>> BEGIN GIVEN MATERIAL
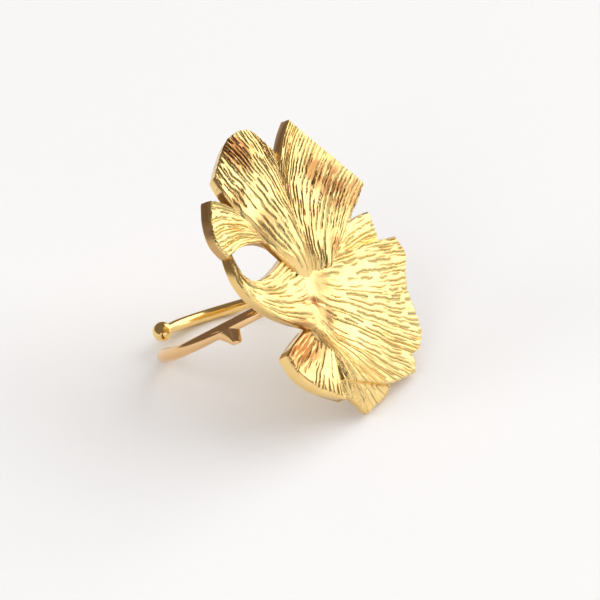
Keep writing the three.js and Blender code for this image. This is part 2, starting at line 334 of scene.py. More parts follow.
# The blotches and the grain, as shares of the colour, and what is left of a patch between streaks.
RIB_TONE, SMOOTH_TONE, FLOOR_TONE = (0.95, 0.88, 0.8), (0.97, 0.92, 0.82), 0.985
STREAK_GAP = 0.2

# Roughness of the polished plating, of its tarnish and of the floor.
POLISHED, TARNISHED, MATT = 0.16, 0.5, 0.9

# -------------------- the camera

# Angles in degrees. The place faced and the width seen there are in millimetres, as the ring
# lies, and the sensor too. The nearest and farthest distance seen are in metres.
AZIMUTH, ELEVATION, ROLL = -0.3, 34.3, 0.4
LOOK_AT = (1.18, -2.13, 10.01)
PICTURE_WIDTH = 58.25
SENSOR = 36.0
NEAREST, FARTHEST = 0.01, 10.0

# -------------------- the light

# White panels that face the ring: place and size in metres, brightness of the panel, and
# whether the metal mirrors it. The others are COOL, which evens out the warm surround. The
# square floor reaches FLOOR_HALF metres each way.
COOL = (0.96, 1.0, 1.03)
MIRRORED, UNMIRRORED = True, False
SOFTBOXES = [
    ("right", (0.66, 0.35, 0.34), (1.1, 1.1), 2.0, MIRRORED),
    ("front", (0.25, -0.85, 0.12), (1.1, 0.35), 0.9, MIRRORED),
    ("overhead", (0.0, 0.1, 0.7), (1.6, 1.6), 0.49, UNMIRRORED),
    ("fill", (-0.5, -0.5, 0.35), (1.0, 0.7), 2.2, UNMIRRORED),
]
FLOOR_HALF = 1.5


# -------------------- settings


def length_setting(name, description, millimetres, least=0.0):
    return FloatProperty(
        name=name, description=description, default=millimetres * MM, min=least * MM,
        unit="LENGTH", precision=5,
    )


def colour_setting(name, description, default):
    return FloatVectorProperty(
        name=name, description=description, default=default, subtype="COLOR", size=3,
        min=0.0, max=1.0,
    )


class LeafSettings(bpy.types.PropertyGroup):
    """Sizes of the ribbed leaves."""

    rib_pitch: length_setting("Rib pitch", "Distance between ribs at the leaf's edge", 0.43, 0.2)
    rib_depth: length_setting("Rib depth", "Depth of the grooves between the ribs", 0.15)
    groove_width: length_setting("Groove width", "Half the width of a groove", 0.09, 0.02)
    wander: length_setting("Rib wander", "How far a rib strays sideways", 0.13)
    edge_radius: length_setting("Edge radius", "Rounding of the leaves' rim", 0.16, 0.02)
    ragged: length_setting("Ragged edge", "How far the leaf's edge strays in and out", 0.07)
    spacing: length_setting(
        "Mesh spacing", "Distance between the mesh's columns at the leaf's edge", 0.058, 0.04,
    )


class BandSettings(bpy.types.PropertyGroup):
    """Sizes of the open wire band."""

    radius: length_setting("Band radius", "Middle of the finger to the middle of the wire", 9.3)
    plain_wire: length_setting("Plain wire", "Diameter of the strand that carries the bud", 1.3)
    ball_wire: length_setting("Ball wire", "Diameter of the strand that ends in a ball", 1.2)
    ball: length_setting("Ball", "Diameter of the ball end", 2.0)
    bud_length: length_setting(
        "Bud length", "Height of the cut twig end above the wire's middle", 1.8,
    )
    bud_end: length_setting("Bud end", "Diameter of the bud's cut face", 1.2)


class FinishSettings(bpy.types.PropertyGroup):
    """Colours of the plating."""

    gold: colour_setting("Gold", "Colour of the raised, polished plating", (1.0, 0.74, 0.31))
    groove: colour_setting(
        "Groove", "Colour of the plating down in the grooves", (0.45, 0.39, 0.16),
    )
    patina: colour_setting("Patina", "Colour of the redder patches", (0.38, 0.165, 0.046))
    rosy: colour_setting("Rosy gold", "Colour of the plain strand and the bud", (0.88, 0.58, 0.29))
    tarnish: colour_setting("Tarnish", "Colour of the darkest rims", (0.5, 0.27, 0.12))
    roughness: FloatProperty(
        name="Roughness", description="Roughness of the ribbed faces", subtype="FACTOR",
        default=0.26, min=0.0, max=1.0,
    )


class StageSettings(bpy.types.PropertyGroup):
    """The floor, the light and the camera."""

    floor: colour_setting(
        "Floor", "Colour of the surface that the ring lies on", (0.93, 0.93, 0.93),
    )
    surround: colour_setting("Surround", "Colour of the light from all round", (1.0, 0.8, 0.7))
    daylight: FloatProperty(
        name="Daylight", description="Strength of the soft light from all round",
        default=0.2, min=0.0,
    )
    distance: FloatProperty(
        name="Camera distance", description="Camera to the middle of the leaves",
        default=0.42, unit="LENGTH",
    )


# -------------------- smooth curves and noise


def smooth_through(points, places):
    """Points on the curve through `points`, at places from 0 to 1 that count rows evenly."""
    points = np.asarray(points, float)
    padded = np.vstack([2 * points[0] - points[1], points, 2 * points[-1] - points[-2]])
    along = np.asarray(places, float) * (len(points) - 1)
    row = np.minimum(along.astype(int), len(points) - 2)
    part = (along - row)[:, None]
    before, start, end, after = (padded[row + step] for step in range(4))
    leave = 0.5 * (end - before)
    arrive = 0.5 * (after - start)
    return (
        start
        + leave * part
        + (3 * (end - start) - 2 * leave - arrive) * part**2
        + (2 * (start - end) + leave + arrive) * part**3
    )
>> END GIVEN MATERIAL
_TASK DETAILS_
Quote the material exactly, leaving nothing out.

_OUTPUT FOR THIS EXERCISE_
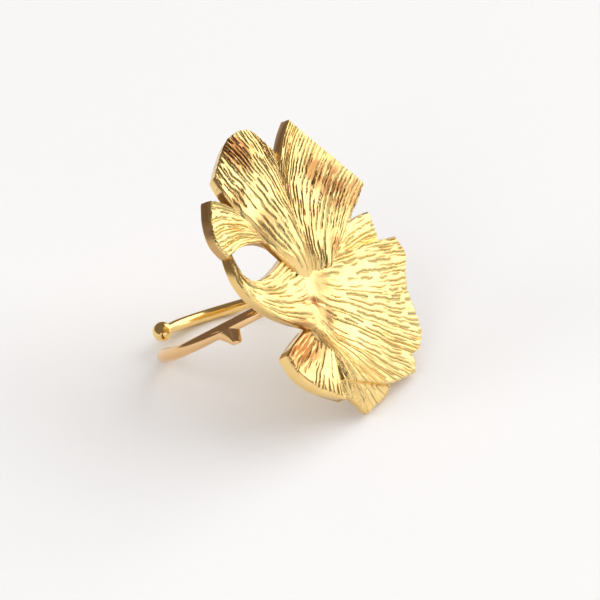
Keep writing the three.js and Blender code for this image. This is part 2, starting at line 334 of scene.py. More parts follow.
# The blotches and the grain, as shares of the colour, and what is left of a patch between streaks.
RIB_TONE, SMOOTH_TONE, FLOOR_TONE = (0.95, 0.88, 0.8), (0.97, 0.92, 0.82), 0.985
STREAK_GAP = 0.2

# Roughness of the polished plating, of its tarnish and of the floor.
POLISHED, TARNISHED, MATT = 0.16, 0.5, 0.9

# -------------------- the camera

# Angles in degrees. The place faced and the width seen there are in millimetres, as the ring
# lies, and the sensor too. The nearest and farthest distance seen are in metres.
AZIMUTH, ELEVATION, ROLL = -0.3, 34.3, 0.4
LOOK_AT = (1.18, -2.13, 10.01)
PICTURE_WIDTH = 58.25
SENSOR = 36.0
NEAREST, FARTHEST = 0.01, 10.0

# -------------------- the light

# White panels that face the ring: place and size in metres, brightness of the panel, and
# whether the metal mirrors it. The others are COOL, which evens out the warm surround. The
# square floor reaches FLOOR_HALF metres each way.
COOL = (0.96, 1.0, 1.03)
MIRRORED, UNMIRRORED = True, False
SOFTBOXES = [
    ("right", (0.66, 0.35, 0.34), (1.1, 1.1), 2.0, MIRRORED),
    ("front", (0.25, -0.85, 0.12), (1.1, 0.35), 0.9, MIRRORED),
    ("overhead", (0.0, 0.1, 0.7), (1.6, 1.6), 0.49, UNMIRRORED),
    ("fill", (-0.5, -0.5, 0.35), (1.0, 0.7), 2.2, UNMIRRORED),
]
FLOOR_HALF = 1.5


# -------------------- settings


def length_setting(name, description, millimetres, least=0.0):
    return FloatProperty(
        name=name, description=description, default=millimetres * MM, min=least * MM,
        unit="LENGTH", precision=5,
    )


def colour_setting(name, description, default):
    return FloatVectorProperty(
        name=name, description=description, default=default, subtype="COLOR", size=3,
        min=0.0, max=1.0,
    )


class LeafSettings(bpy.types.PropertyGroup):
    """Sizes of the ribbed leaves."""

    rib_pitch: length_setting("Rib pitch", "Distance between ribs at the leaf's edge", 0.43, 0.2)
    rib_depth: length_setting("Rib depth", "Depth of the grooves between the ribs", 0.15)
    groove_width: length_setting("Groove width", "Half the width of a groove", 0.09, 0.02)
    wander: length_setting("Rib wander", "How far a rib strays sideways", 0.13)
    edge_radius: length_setting("Edge radius", "Rounding of the leaves' rim", 0.16, 0.02)
    ragged: length_setting("Ragged edge", "How far the leaf's edge strays in and out", 0.07)
    spacing: length_setting(
        "Mesh spacing", "Distance between the mesh's columns at the leaf's edge", 0.058, 0.04,
    )


class BandSettings(bpy.types.PropertyGroup):
    """Sizes of the open wire band."""

    radius: length_setting("Band radius", "Middle of the finger to the middle of the wire", 9.3)
    plain_wire: length_setting("Plain wire", "Diameter of the strand that carries the bud", 1.3)
    ball_wire: length_setting("Ball wire", "Diameter of the strand that ends in a ball", 1.2)
    ball: length_setting("Ball", "Diameter of the ball end", 2.0)
    bud_length: length_setting(
        "Bud length", "Height of the cut twig end above the wire's middle", 1.8,
    )
    bud_end: length_setting("Bud end", "Diameter of the bud's cut face", 1.2)


class FinishSettings(bpy.types.PropertyGroup):
    """Colours of the plating."""

    gold: colour_setting("Gold", "Colour of the raised, polished plating", (1.0, 0.74, 0.31))
    groove: colour_setting(
        "Groove", "Colour of the plating down in the grooves", (0.45, 0.39, 0.16),
    )
    patina: colour_setting("Patina", "Colour of the redder patches", (0.38, 0.165, 0.046))
    rosy: colour_setting("Rosy gold", "Colour of the plain strand and the bud", (0.88, 0.58, 0.29))
    tarnish: colour_setting("Tarnish", "Colour of the darkest rims", (0.5, 0.27, 0.12))
    roughness: FloatProperty(
        name="Roughness", description="Roughness of the ribbed faces", subtype="FACTOR",
        default=0.26, min=0.0, max=1.0,
    )


class StageSettings(bpy.types.PropertyGroup):
    """The floor, the light and the camera."""

    floor: colour_setting(
        "Floor", "Colour of the surface that the ring lies on", (0.93, 0.93, 0.93),
    )
    surround: colour_setting("Surround", "Colour of the light from all round", (1.0, 0.8, 0.7))
    daylight: FloatProperty(
        name="Daylight", description="Strength of the soft light from all round",
        default=0.2, min=0.0,
    )
    distance: FloatProperty(
        name="Camera distance", description="Camera to the middle of the leaves",
        default=0.42, unit="LENGTH",
    )


# -------------------- smooth curves and noise


def smooth_through(points, places):
    """Points on the curve through `points`, at places from 0 to 1 that count rows evenly."""
    points = np.asarray(points, float)
    padded = np.vstack([2 * points[0] - points[1], points, 2 * points[-1] - points[-2]])
    along = np.asarray(places, float) * (len(points) - 1)
    row = np.minimum(along.astype(int), len(points) - 2)
    part = (along - row)[:, None]
    before, start, end, after = (padded[row + step] for step in range(4))
    leave = 0.5 * (end - before)
    arrive = 0.5 * (after - start)
    return (
        start
        + leave * part
        + (3 * (end - start) - 2 * leave - arrive) * part**2
        + (2 * (start - end) + leave + arrive) * part**3
    )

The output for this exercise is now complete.